42% of Americans have increased risk of health problems due to low vitamin D levels
If you want stronger bones and overall good health, getting enough vitamin D is essential. The essential nutrient is a fat-soluble vitamin, and it works like a steroid hormone within your body. While the D vitamin is produced by the skin when you’re in the sun, you can get some in your diet as well. One of the reasons this vitamin is so important is because it helps the body absorb and maintain the phosphate and calcium you need, both essential minerals for bone health.
Most people get their vitamin D primarily from exposure to sunlight and – to a much smaller extent – the foods they eat. In terms of the best food sources… they include wild salmon, sardines, cod liver oil, and egg yolks, to name a few. Conventionally speaking, we all should be getting 400-800 IU of this vitamin each day. Although, integrative healthcare providers will suggest much more – especially if deficient.
In reality, sadly, it’s estimated that 42% of individuals in the U.S. are grossly deficient. To know if you are deficient, ask your doctor for a “25(OH)D blood test.” By the way, according to the Vitamin D Council, an “ideal level” is around 50 ng/ml.
Health risks of vitamin D deficiency prove to be serious
Recent studies link a deficiency to several problems, such as depression, mood swings, and lack of energy. It’s been linked to more serious issues as well, which as chronic skin conditions.
One 13-year prospective study even confirmed that premature death due to serious illnesses like respiratory disease, cancers, and heart disease was associated with chronic low levels of vitamin D.
Other studies have linked low levels of D to high triglyceride and cholesterol levels, as well. However, supplementing with D proved helpful for reducing cholesterol and triglyceride levels – which ultimately lowers the risk for conditions like heart disease.
Certain populations have a higher risk of low vitamin D levels
While it’s noted that approximately 42% of Americans have a deficiency, certain populations have a much higher risk of low vitamin D levels. This includes people over the age of 65, individuals with inadequate nutrition, premenopausal women, and Caucasians who avoid the sun.

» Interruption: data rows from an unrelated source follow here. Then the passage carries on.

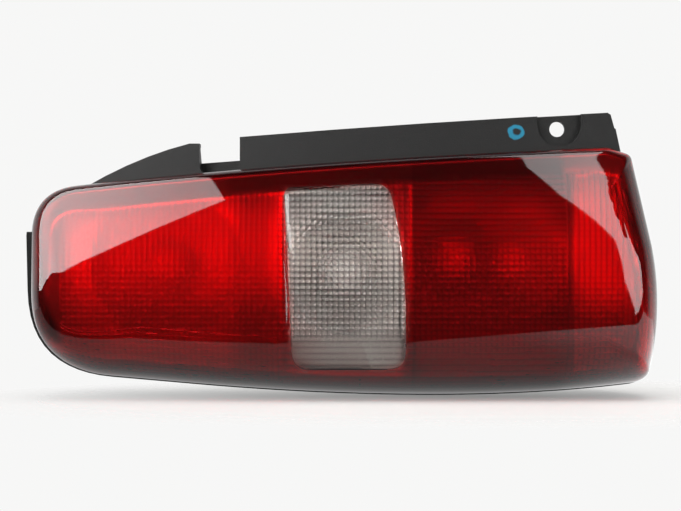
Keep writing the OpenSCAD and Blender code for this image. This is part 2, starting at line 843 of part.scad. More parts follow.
// A run of strip from point to point, in level and upright steps.
module strip(route, grow) {
    w = strip_w / 2 + grow;
    for (k = [0:len(route) - 2])
        let (a = route[k], b = route[k + 1])
        block(min(a[0], b[0]) - w, max(a[0], b[0]) + w, plate_rear_y, strip_y + grow,
            min(a[1], b[1]) - w, max(a[1], b[1]) + w);
}

ground_z = -67;
ground_route = [[lamps[0][0], ground_z], [lamps[3][0], ground_z]];
blade_z = carrier_z;
feed_routes = [
    [[lamps[0][0], blade_z], [blade_x(0), blade_z]],
    [[lamps[1][0], blade_z], [blade_x(4), blade_z]],
    [[lamps[2][0], blade_z], [lamps[2][0], -93], [blade_x(3), -93], [blade_x(3), blade_z]],
    [[lamps[3][0], blade_z], [lamps[3][0], -100], [blade_x(2), -100], [blade_x(2), blade_z]]
];
module ground_strip() {
    color(steel) {
        strip(ground_route, 0);
        strip([[blade_x(1), ground_z], [blade_x(1), blade_z]], 0);
        for (lamp = lamps) strip([[lamp[0], ground_z], [lamp[0], ground_z - 6]], 0);
    }
}
module feed_strips() {
    color(steel) for (route = feed_routes) strip(route, 0);
}
module connector_shroud() {
    color(carrier_grey) difference() {
        block(connector_x - connector_w / 2, connector_x + connector_w / 2, plate_rear_y,
            plate_rear_y + connector_depth, blade_z - connector_h / 2, blade_z + connector_h / 2);
        block(connector_x - connector_w / 2 + shroud_wall, connector_x + connector_w / 2 - shroud_wall,
            plate_rear_y - 1, plate_rear_y + connector_depth + 1,
            blade_z - connector_h / 2 + shroud_wall, blade_z + connector_h / 2 - shroud_wall);
        for (route = feed_routes) strip(route, strip_gap);
        strip([[blade_x(1), ground_z], [blade_x(1), blade_z]], strip_gap);
    }
}
module connector_blades() {
    color(brass) for (k = [0:blade_count - 1])
        block(blade_x(k) - blade_t / 2, blade_x(k) + blade_t / 2, strip_y, strip_y + blade_len,
            blade_z - blade_w / 2, blade_z + blade_w / 2);
}

housing();
lens_red();
lens_clear();
reflector();
bulb_carrier();
carrier_gasket();
body_gasket();
locating_pegs();
fog_bulb_glass();
fog_bulb_cap();
reverse_bulb_glass();
reverse_bulb_cap();
stop_bulb_glass();
stop_bulb_cap();
tail_bulb_glass();
tail_bulb_cap();
contact_springs();
ground_strip();
feed_strips();
connector_shroud();
connector_blades();
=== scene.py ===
# Looks of the tail light cluster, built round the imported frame.
import json
import math

import bpy
import numpy as np
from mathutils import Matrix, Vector
from mathutils.bvhtree import BVHTree
from mathutils.geometry import delaunay_2d_cdt

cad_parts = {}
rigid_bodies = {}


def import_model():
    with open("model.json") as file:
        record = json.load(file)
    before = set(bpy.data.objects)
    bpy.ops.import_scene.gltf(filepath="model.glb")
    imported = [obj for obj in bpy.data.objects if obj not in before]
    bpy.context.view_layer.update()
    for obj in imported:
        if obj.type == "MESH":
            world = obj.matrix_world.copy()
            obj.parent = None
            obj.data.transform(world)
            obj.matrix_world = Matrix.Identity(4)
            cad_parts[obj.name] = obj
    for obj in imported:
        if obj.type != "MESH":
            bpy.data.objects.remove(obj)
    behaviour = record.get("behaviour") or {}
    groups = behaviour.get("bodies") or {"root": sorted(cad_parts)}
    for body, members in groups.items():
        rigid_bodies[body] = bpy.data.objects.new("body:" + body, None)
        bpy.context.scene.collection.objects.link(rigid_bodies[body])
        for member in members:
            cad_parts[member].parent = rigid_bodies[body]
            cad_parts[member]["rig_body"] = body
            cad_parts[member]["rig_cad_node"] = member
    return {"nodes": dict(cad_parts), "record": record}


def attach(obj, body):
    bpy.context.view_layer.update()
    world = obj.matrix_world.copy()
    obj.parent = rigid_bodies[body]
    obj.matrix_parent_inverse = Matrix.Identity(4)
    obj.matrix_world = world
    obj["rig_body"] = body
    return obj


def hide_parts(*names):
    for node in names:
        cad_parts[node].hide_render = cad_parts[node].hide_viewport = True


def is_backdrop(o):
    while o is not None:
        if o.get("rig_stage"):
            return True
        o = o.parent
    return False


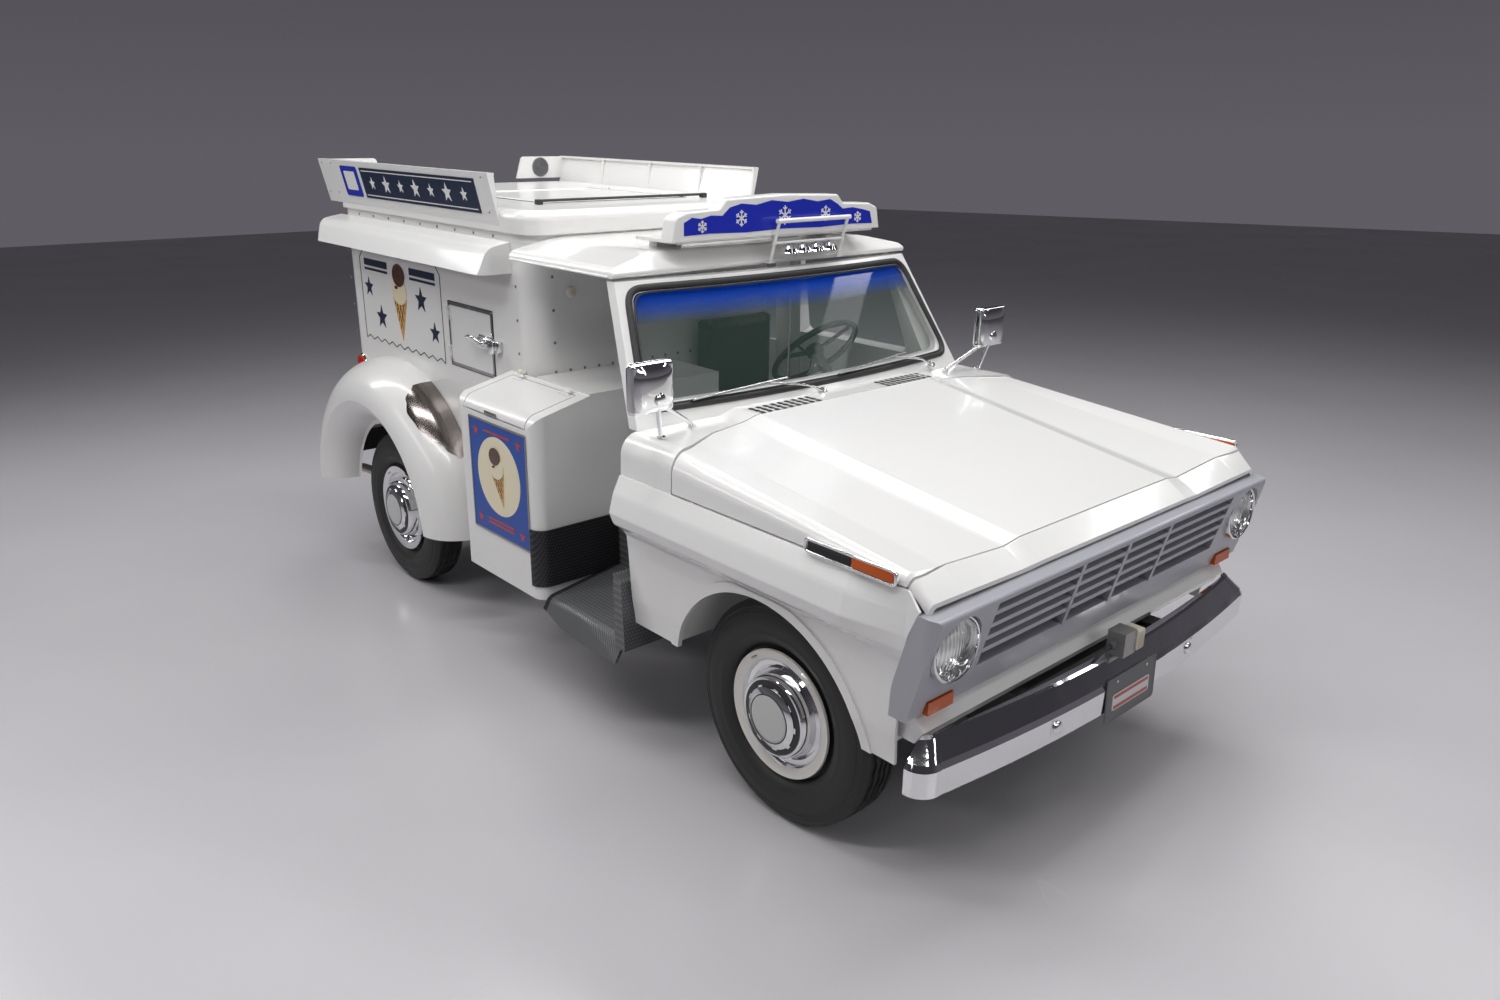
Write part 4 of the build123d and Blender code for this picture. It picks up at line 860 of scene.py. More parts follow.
def numberPlate(name, surface, middle):
    a, b = middle
    (wide, tall), (rimWide, rimTall), (blankWide, low, high) = (numberPlates[key] for key in ("holder", "rim", "blank"))
    (screwA, screwB), (reach, width) = numberPlates["screws"], numberPlates["band"]
    holder = patch(surface, oblong(a - wide, a + wide, b - tall, b + tall, 0.012), 0.0002, 0.0016)
    path = [surface(*point, 0.0016) for point in oblong(a - rimWide, a + rimWide, b - rimTall, b + rimTall, 0.010)]
    rim = tube("rim", path, 0.0018, True, 1, 2)
    settle(joined(name + "_holder", [holder, rim]), "truck", greyPlastic, 40)
    sheet = [patch(surface, oblong(a - blankWide, a + blankWide, b + low, b + high, 0.008), 0.0018, 0.0010)]
    for side in (-1, 1):
        sheet.append(patch(surface, disc(a + side * screwA, b + screwB, 0.005, 16), 0.0018, 0.0014))
    settle(joined(name + "_blank", sheet), "truck", blankPlate, 40)
    bands = [stroke(surface, (a - reach, b + dz), (a + reach, b + dz), width, 0.0028, 0.0008)
             for dz in numberPlates["bandRows"]]
    settle(joined(name + "_bands", bands), "truck", redPaint, 40)


numberPlate("front_plate", plateHolder, numberPlates["front"])
numberPlate("rear_plate", lambda y, z, out: boxRear(-y, z, out), numberPlates["rear"])

# Power inlet: ribbed cover, gland and two fixed leads that go down behind the bumper

inlet = {
    "cover": ((0.7000, 0.0205, 0.636), (0.7575, 0.0640, 0.706)),
    "ribs": 5, "ribX": (0.7560, 0.7598), "ribY": (0.0245, 0.0285), "ribZ": (0.642, 0.700), "pitch": 0.0078,
    "gland": [(0.0, 0.0), (0.016, 0.0), (0.016, 0.010), (0.012, 0.012), (0.012, 0.022), (0.0, 0.022)],
    "glandAt": (0.716, -0.0502, 0.668),
    "leadRadius": 0.0052,
    "lead": [((0.716, -0.071, 0.668), (0, 0, -0.006)), ((0.716, -0.110, 0.664), (0, -0.010, 0)),
             ((0.708, -0.150, 0.640), (0, 0, 0)), ((0.690, -0.150, 0.590), (0, -0.012, 0)),
             ((0.684, -0.150, 0.560), (0, 0, 0))],  # each place, and how far the second lead hangs from it
}
(ribX0, ribX1), (ribY0, ribY1), (ribZ0, ribZ1) = inlet["ribX"], inlet["ribY"], inlet["ribZ"]
ribs = [roundedBlock("rib", (ribX0, ribY0 + i * inlet["pitch"], ribZ0), (ribX1, ribY1 + i * inlet["pitch"], ribZ1),
                     0.0012, 1) for i in range(inlet["ribs"])]
inletCover = roundedBlock("cover", *inlet["cover"], 0.004, 3)
settle(joined("inlet_cover", [inletCover] + ribs), "truck", beigeFinish, 40)
gland = turned("inlet_gland", inlet["gland"], inlet["glandAt"], "-Y", 20)
settle(gland, "truck", greyPlastic, 40)
leads = []
for k in (0, 1):
    path = [[a + k * b for a, b in zip(place, wider)] for place, wider in inlet["lead"]]
    leads.append(tube("lead", path, inlet["leadRadius"], False, 3, 3))
settle(joined("inlet_leads", leads), "truck", rubberFinish, 60)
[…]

In addition, populations who have darker skin, such as Latinos and African Americas also have a higher risk due to the high levels of melanin in their skin – which reduces the ability of the body to convert sunlight into vitamin D. Other conditions like obesity, liver disease, kidney disease, bariatric surgery, and celiac disease may all contribute, too.
The best way to get more vitamin D is to spend 20-30 minutes in direct sunlight without sunscreen. Of course, it should be mentioned that the angle of the sun does influence its effect. In other words, if you live in northern climates… you may need to supplement to correct deficiencies.
If you decide to take a supplement, be sure to take it as D3, which is its most bioavailable form. And, look for the co-factors that help you to absorb more… like, zinc, magnesium, and K2.